Jak dotąd trzy etapy Tour de Pologne były pokazem siły, precyzji rozprowadzenia na pozycje wyjściowe do finiszu sprinterów i wreszcie sukces tych ostatnich. Najbardziej zadowolonym po rundach w Warszawie, Dąbrowie czy Katowicach jest bez wątpienia Matteo Pelucchi z grupy IAM Cycling, który triumfował w dwóch z trzech odcinków.
Dzisiaj już takiego sukcesu nie powtórzył, gdyż zaczęły się pagórki i strome podjazdy.
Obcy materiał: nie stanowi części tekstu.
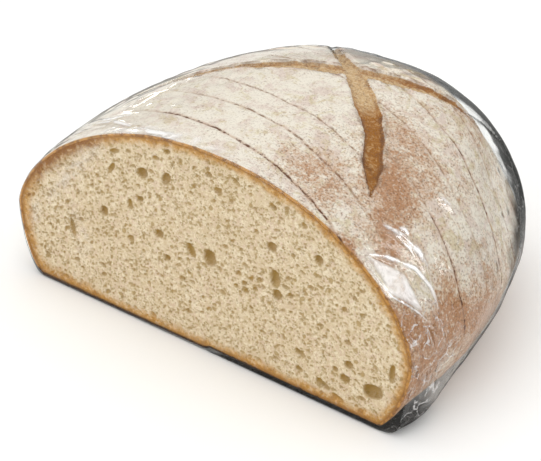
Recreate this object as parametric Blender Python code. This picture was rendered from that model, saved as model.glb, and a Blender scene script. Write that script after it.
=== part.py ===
"""Half of a long country loaf, sliced through and shut tight in clear film.

The film hugs the bread all over, so the pack is one closed solid of its outer form: a dome on a flat
underside, cut off square at the front, with the scored cross and the slice cuts sunk into its crust.
Metres, +Z up. The cut end faces -Y, and the origin is at the middle of the underside's box.
"""
import math

import bmesh
import bpy
from mathutils import Matrix, Vector

# Plan: half an oval whose straight side is the cut end
HALF_WIDTH = 0.090
DEPTH = 0.1494
PLAN_SQUARENESS = 2.36
PLAN_WAVES = (0.014, 0.045, -0.015)

# Height: the widest level, and the dome that rises from it and grows a little towards the back
WIDEST_LEVEL = 0.0305
WIDEST_LEVEL_BACK_GAIN = 0.13
DOME_RISE = 0.0552
DOME_BACK_GAIN = 0.352
DOME_BACK_REACH = 0.100
DOME_SHOULDER = 0.963
DOME_CROWN = 1.244
CROWN_SHIFT = 0.0023

# Underside: how far the film draws in below the widest level, as a share of the plan radius
TUCK_LEFT = 0.137
TUCK_RIGHT = 0.132
TUCK_BACK = 0.200
SKIRT_CORNER = 1.3

# Bunched film at the lower front right corner
GATHER_REACH = 0.0044
GATHER_ANGLE = math.radians(8)
GATHER_SPREAD = math.radians(12)
GATHER_LEVEL = 0.003
GATHER_HEIGHT = 0.010

# Scored cross on the crown: each arm's plan line, its greatest width and its depth
CROSS_ARMS = (
    (
        ((-0.064, 0.037), (-0.042, 0.054), (-0.020, 0.0675), (0.005, 0.079), (0.034, 0.093), (0.060, 0.112)),
        0.0090,
        0.0017,
    ),
    (
        ((-0.034, 0.124), (-0.013, 0.100), (0.004, 0.083), (0.022, 0.0655), (0.038, 0.047), (0.0525, 0.025)),
        0.0105,
        0.0020,
    ),
)
CROSS_POINTS = 25
CROSS_TAPER = 0.12

# Slice cuts: upright, turned a little from the cut end and bowed; each starts this far back on the middle
CUT_STARTS = (0.0150, 0.0326, 0.0467, 0.0592, 0.0760, 0.0912, 0.1064, 0.1216)
CUT_TURN = 0.168
CUT_BOW = 1.27
CUT_RADIUS = 0.0006
CUT_OVERRUN = 0.002
CUT_POINTS = 28
CUT_SKIRT_POINTS = 5

# Mesh fineness
ROUND_SEGMENTS = 68
RING_SEGMENTS = 34
POLE_SHIFT = 0.4
MERGE = 0.00002
TUBE_ROUNDNESS = 2

CRUST_COLOUR = (0.66, 0.52, 0.43, 1.0)
NAME = "film_wrapped_half_loaf"


def plan_radius(angle):
    """Distance of the widest level's outline from the middle of the cut end's foot."""
    across = abs(math.cos(angle)) / HALF_WIDTH
    back = abs(math.sin(angle)) / DEPTH
    oval = (across**PLAN_SQUARENESS + back**PLAN_SQUARENESS) ** (-1 / PLAN_SQUARENESS)
    waves = sum(size * math.sin(turns * abs(angle)) for turns, size in enumerate(PLAN_WAVES, start=2))
    return oval * (1 + waves)


def widest_level(back):
    return WIDEST_LEVEL * (1 + WIDEST_LEVEL_BACK_GAIN * abs(back) / DEPTH)


def dome_rise(back):
    return DOME_RISE * (1 + DOME_BACK_GAIN * (back / DOME_BACK_REACH) ** 2)


def dome_point(angle, lift):
    """Point on the dome; lift runs from 0 at the widest level to pi/2 at the crown."""
    reach = plan_radius(angle) * max(math.cos(lift), 0) ** DOME_SHOULDER
    x, y = reach * math.cos(angle), reach * math.sin(angle)
    height = widest_level(y) + dome_rise(y) * math.sin(lift) ** DOME_CROWN
    return Vector((x + CROWN_SHIFT * math.sin(lift), y, height))


def gather(angle, height):
    """How far the bunched film stands out at this heading and height."""
    turn = math.exp(-(((angle - GATHER_ANGLE) / GATHER_SPREAD) ** 2))
    level = math.exp(-(((height - GATHER_LEVEL) / GATHER_HEIGHT) ** 2))
    return GATHER_REACH * turn * level


def skirt_point(angle, drop):
    """Point below the widest level; drop runs from 0 there to 1 at the underside's edge."""
    side = TUCK_RIGHT if math.cos(angle) > 0 else TUCK_LEFT
    tuck = TUCK_BACK + (side - TUCK_BACK) * math.cos(angle) ** 2
    turn = drop * math.pi / 2
    height = widest_level(plan_radius(angle) * math.sin(angle)) * (1 - math.sin(turn) ** SKIRT_CORNER)
    reach = plan_radius(angle) * (1 - tuck * (1 - math.cos(turn))) + gather(angle, height)
    return Vector((reach * math.cos(angle), reach * math.sin(angle), height))


def height_at(x, y):
    """Height of the dome above a point of the plan; the crown's shift takes a few rounds to undo."""
    lift = 1.0
    for _ in range(12):
        inner = x - CROWN_SHIFT * math.sin(lift)
        share = min(math.hypot(inner, y) / plan_radius(math.atan2(y, inner)), 1)
        lift = math.acos(share ** (1 / DOME_SHOULDER))
    return widest_level(y) + dome_rise(y) * math.sin(lift) ** DOME_CROWN


def normal_at(x, y):
    step = 0.001
    slope_x = (height_at(x + step, y) - height_at(x - step, y)) / (2 * step)
    slope_y = (height_at(x, y + step) - height_at(x, y - step)) / (2 * step)
    return Vector((-slope_x, -slope_y, 1)).normalized()


def collection(name):
    made = bpy.data.collections.new(name)
    bpy.context.scene.collection.children.link(made)
    return made


def add_object(name, data, home):
    made = bpy.data.objects.new(name, data)
    home.objects.link(made)
    return made


def make_cutter(cutter):
    cutter.hide_render = True
    cutter.display_type = "WIRE"
    return cutter


def make_loaf(home):
    """The whole dome, from a sphere whose vertices are moved out to the loaf's form."""
    mesh = bpy.data.meshes.new(NAME)
    bm = bmesh.new()
    bmesh.ops.create_uvsphere(bm, u_segments=ROUND_SEGMENTS, v_segments=RING_SEGMENTS, radius=1)
    bmesh.ops.rotate(bm, verts=bm.verts, matrix=Matrix.Rotation(math.pi / ROUND_SEGMENTS, 3, "Z"))
    last_ring = 1 - 2 / RING_SEGMENTS
    for vert in bm.verts:
        latitude = math.asin(max(-1, min(1, vert.co.z)))
        drop = -latitude / (math.pi / 2) / last_ring
        if latitude >= -1e-6:
            across, back = vert.co.x, vert.co.y
            back += POLE_SHIFT * (1 - across**2 - back**2)
            lift = math.acos(min(math.hypot(across, back), 1))
            vert.co = dome_point(math.atan2(back, across), lift)
        elif drop <= 1 + 1e-4:
            vert.co = skirt_point(math.atan2(vert.co.y, vert.co.x), min(drop, 1))
        else:
            vert.co = Vector((0, DEPTH / 3, 0))
    bm.to_mesh(mesh)
    bm.free()
    return add_object(NAME, mesh, home)


def make_front_cutter(home):
    """A block that takes away all in front of the cut end."""
    mesh = bpy.data.meshes.new("front_cutter")
    bm = bmesh.new()
    bmesh.ops.create_cube(bm, size=1)
    side = 4 * DEPTH
    bmesh.ops.scale(bm, verts=bm.verts, vec=(side, side, side))
    bmesh.ops.translate(bm, verts=bm.verts, vec=(0, -side / 2, 0))
    bm.to_mesh(mesh)
    bm.free()
    return make_cutter(add_object("front_cutter", mesh, home))


def make_tube(name, points, radii, roundness, home):
    """A closed tube along the points, as a mesh, because a curve can't cut."""
    curve = bpy.data.curves.new(name, "CURVE")
    curve.dimensions = "3D"
    curve.bevel_depth = 1.0
    curve.bevel_resolution = roundness
    curve.use_fill_caps = True
    spline = curve.splines.new("POLY")
    spline.points.add(len(points) - 1)
    for point, place, radius in zip(spline.points, points, radii):
        point.co = (*place, 1)
        point.radius = radius
    guide = add_object(name + "_guide", curve, home)
    bpy.context.view_layer.update()
    evaluated = guide.evaluated_get(bpy.context.evaluated_depsgraph_get())
    mesh = bpy.data.meshes.new_from_object(evaluated)
    bm = bmesh.new()
    bm.from_mesh(mesh)
    bmesh.ops.remove_doubles(bm, verts=bm.verts, dist=1e-6)
    bmesh.ops.recalc_face_normals(bm, faces=bm.faces)
    bm.to_mesh(mesh)
    bm.free()
    tube = add_object(name, mesh, home)
    tube.matrix_world = guide.matrix_world
    bpy.data.objects.remove(guide)
    return make_cutter(tube)


def along_line(line, share):
    """Point at this share of a smooth curve through the given plan points."""
    place = share * (len(line) - 1)
    k = min(int(place), len(line) - 2)
    t = place - k
    before, start, end, after = (Vector(line[max(0, min(len(line) - 1, k + n))]) for n in (-1, 0, 1, 2))
    bend = (end - before) * 0.5, (after - start) * 0.5
    rise = t * t * (3 - 2 * t)
    return start * (1 - rise) + end * rise + bend[0] * t * (1 - t) ** 2 - bend[1] * t * t * (1 - t)


def make_cross_cutter(number, arm, home):
    """A fat tube that dips into the crown, deepest in the middle and rising out at both ends."""
    line, width, depth = arm
    radius = ((width / 2) ** 2 + depth**2) / (2 * depth)
    points, radii = [], []
    for i in range(CROSS_POINTS):
        share = i / (CROSS_POINTS - 1)
        taper = CROSS_TAPER + (1 - CROSS_TAPER) * math.sin(math.pi * share) ** 0.6
        x, y = along_line(line, share)
        surface = Vector((x, y, height_at(x, y)))
        points.append(surface + normal_at(x, y) * (radius - depth) * taper)
        radii.append(radius * taper)
    return make_tube(f"cross_cutter_{number}", points, radii, TUBE_ROUNDNESS, home)


def cut_line(x, start):
    return start - CUT_TURN * x - CUT_BOW * x**2


def meet_outline(start, side, scale):
    """Where a slice cut crosses the plan outline shrunk to this scale, on the left (-1) or right (+1)."""
    inner, outer = 0.0, side * HALF_WIDTH * 1.2
    for _ in range(40):
        middle = (inner + outer) / 2
        y = cut_line(middle, start)
        inside = y > -CUT_OVERRUN and math.hypot(middle, y) < scale(math.atan2(y, middle))
        if inside:
            inner = middle
        else:
            outer = middle
    return inner


def slice_cut_points(start):
    """The line of one slice cut over the crust, from the foot on the left to the foot on the right."""
    ends = [meet_outline(start, side, plan_radius) for side in (-1, 1)]
    middle, half = sum(ends) / 2, (ends[1] - ends[0]) / 2 * 0.9995
    over = []
    for i in range(CUT_POINTS):
        x = middle + half * math.sin(-math.pi / 2 + math.pi * i / (CUT_POINTS - 1))
        y = cut_line(x, start)
        over.append(Vector((x, y, height_at(x, y))))
    down = {}
    for side in (-1, 1):
        down[side] = []
        for i in range(1, CUT_SKIRT_POINTS + 1):
            drop = i / (CUT_SKIRT_POINTS + 1)
            reach = lambda angle, d=drop: skirt_point(angle, d).xy.length
            x = meet_outline(start, side, reach)
            y = cut_line(x, start)
            down[side].append(Vector((x, y, skirt_point(math.atan2(y, x), drop).z)))
    return down[-1][::-1] + over + down[1]


def make_slice_cutter(number, start, home):
    points = slice_cut_points(start)
    return make_tube(f"slice_cutter_{number}", points, [CUT_RADIUS] * len(points), 0, home)


def carve(loaf, cutter):
    """Cuts one cutter away from the loaf."""
    cut = loaf.modifiers.new(cutter.name, "BOOLEAN")
    cut.operation = "DIFFERENCE"
    cut.solver = "EXACT"
    cut.object = cutter


def bake_and_centre(loaf):
    """Applies the cuts, and moves the mesh so that its box stands on the origin."""
    bpy.context.view_layer.update()
    evaluated = loaf.evaluated_get(bpy.context.evaluated_depsgraph_get())
    mesh = bpy.data.meshes.new_from_object(evaluated)
    loaf.modifiers.clear()
    loaf.data = mesh
    bm = bmesh.new()
    bm.from_mesh(mesh)
    bmesh.ops.remove_doubles(bm, verts=bm.verts, dist=MERGE)
    spare = [vert for vert in bm.verts if len(vert.link_edges) == 2]
    bmesh.ops.dissolve_verts(bm, verts=spare)
    bmesh.ops.triangulate(bm, faces=bm.faces)
    low = [min(v.co[k] for v in bm.verts) for k in range(3)]
    high = [max(v.co[k] for v in bm.verts) for k in range(3)]
    shift = Vector((-(low[0] + high[0]) / 2, -(low[1] + high[1]) / 2, -low[2]))
    bmesh.ops.translate(bm, verts=bm.verts, vec=shift)
    bm.to_mesh(mesh)
    bm.free()
    mesh.shade_smooth()
    mesh.set_sharp_from_angle(angle=math.radians(40))


def make_crust_material():
    """Floury tan crust under clear film."""
    crust = bpy.data.materials.new("crust")
    crust.use_nodes = True
    shader = crust.node_tree.nodes["Principled BSDF"]
    shader.inputs["Base Color"].default_value = CRUST_COLOUR
    shader.inputs["Roughness"].default_value = 0.55
    shader.inputs["Metallic"].default_value = 0.0
    return crust


def build():
    for old in list(bpy.data.objects):
        bpy.data.objects.remove(old)
    parts = collection("half_loaf_in_film")
    cutters = collection("cutters")
    loaf = make_loaf(parts)
    loaf.data.materials.append(make_crust_material())
    carve(loaf, make_front_cutter(cutters))
    for number, arm in enumerate(CROSS_ARMS):
        carve(loaf, make_cross_cutter(number, arm, cutters))
    for number, start in enumerate(CUT_STARTS):
        carve(loaf, make_slice_cutter(number, start, cutters))
    bake_and_centre(loaf)


build()
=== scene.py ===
"""Looks of half a floured country loaf, sliced through and shut tight in clear film.

The bread is two pieces, the crust and the crumb of the cut end, and the film is a thin skin round both.
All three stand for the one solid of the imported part. Loaf places, in metres, have their origin at the
middle of the cut end's foot: X to the right of the cut end, Y into the loaf and Z up.
"""

import math

import bpy
import numpy as np
from mathutils import Matrix, Vector


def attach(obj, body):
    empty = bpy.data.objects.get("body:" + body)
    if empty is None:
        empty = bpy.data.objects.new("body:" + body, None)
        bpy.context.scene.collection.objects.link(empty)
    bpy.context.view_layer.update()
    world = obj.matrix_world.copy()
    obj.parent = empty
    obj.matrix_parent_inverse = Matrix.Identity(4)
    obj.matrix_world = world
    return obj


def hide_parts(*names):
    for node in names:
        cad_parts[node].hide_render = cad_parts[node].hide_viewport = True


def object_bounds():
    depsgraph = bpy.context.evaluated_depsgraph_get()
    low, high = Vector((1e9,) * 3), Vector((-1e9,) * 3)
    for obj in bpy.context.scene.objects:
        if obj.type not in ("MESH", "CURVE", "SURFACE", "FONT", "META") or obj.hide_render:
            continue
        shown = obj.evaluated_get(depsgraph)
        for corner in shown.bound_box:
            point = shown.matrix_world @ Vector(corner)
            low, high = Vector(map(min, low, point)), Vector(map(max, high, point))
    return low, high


bl_info = {
    "name": "Half loaf in clear film",
    "version": (1, 0, 0),
    "blender": (4, 5, 0),
    "location": "3D View > Sidebar > Half Loaf",
    "description": "Adds the crust, crumb and clear film of half a sliced loaf, and a pale studio",
    "category": "Add Mesh",
}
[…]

Wielu ekspertów po ujawnieniu trasy 72. Tour de Pologne zgodnie stwierdziło, iż etap z Jaworzna do Nowego Sącza powinien wnieść drastyczne zmiany w Klasyfikacji Generalnej, a na metę raczej wjedzie poszarpany wzdłuż i wszerz peleton.
Już na samym początku po starcie ostrym zawiązała się ucieczka 3 kolarzy w składzie Maciej Bodnar (Tinkoff), Gatis Smukulis (Katiusha) i Kamil Zieliński (Reprezentacja Polski) Atakowali również Adrian Kurek (CCC Sprandi) i Boris Vallee (Lotto Soudal), ale kontratak Polaka i Belga został błyskawicznie zniwelowany przez peleton.
Z czasem główna grupa zwolniła i przewaga trójki zaczęła błyskawicznie rosnąć. W ekspresowym tempie osiągnęła prawie 9 minut. W tym samym czasie na przedzie zasadniczej grupy stery objęła grupa lidera Giant-Alpecin, ale nie podkręciła tempa. Na jedynej dzisiejszej premii sprinterskiej w Wadowicach najszybszy był Maciej Bodnar. Kolejne miejsca zajęli Kamil Zieliński i Gatis Smukulis.
Po przejeździe siedemdziesięciu pięciu kilometrów, przewaga wzrosła do ponad 11 minut. Tuż przed podjazdem pod premię II kategorii w Gruszowcu peleton zniwelował nieznacznie przewagę ucieczki, jednak wiadomym było, że trójka rozdzieli między sobą punkty na górskiej premii. Ostatecznie najszybszy na szczycie był Kamil Zieliński przed Galisem Smukulisem i Maciejem Bodnarem. W tym samym czasie z wyścigu wycofał się jeden z kolarzy La Francaise de Jeux Matthieu Ladagnous.
Tymczasem po przejechaniu 145 kilometrów w wyniku pracy grupy SKY, przewaga zmalała do ledwo 5 i pół minuty. Ucieczka zbliżała się do kolejnej górskiej premii tym razem jednak już pierwszej kategorii. Najszybszy na niej był ponownie Kamil Zieliński przed Gatisem Smukulisem i Maciejem Bodnarem. Peleton stopniowo zmniejszał przewagę. Na podjeździe po ostatnią premie górską zaczął jednak odstawać lider.
Trójka rozdzieliła punkty na górskiej premii. Najszybszy był ponownie Kamil Zieliński.
Na premiach w Nowym Sączu trójka utrzymywała 2 minutową przewagę nad peletonem. Na ich korzyść wpłynął dodatkowo fakt, że zaczął padać deszcz. Mimo że peleton za sprawą Orici robił co mógł tuciekinierzy ostatnimi resztkami sił utrzymali przewagę nad zasadniczą grupą.
Ostatecznie kapitalnym finiszem popisał się Maciej Bodnar i wyprzedził na finiszu Kamila Zielińskiego i Gapisa Smukulisa.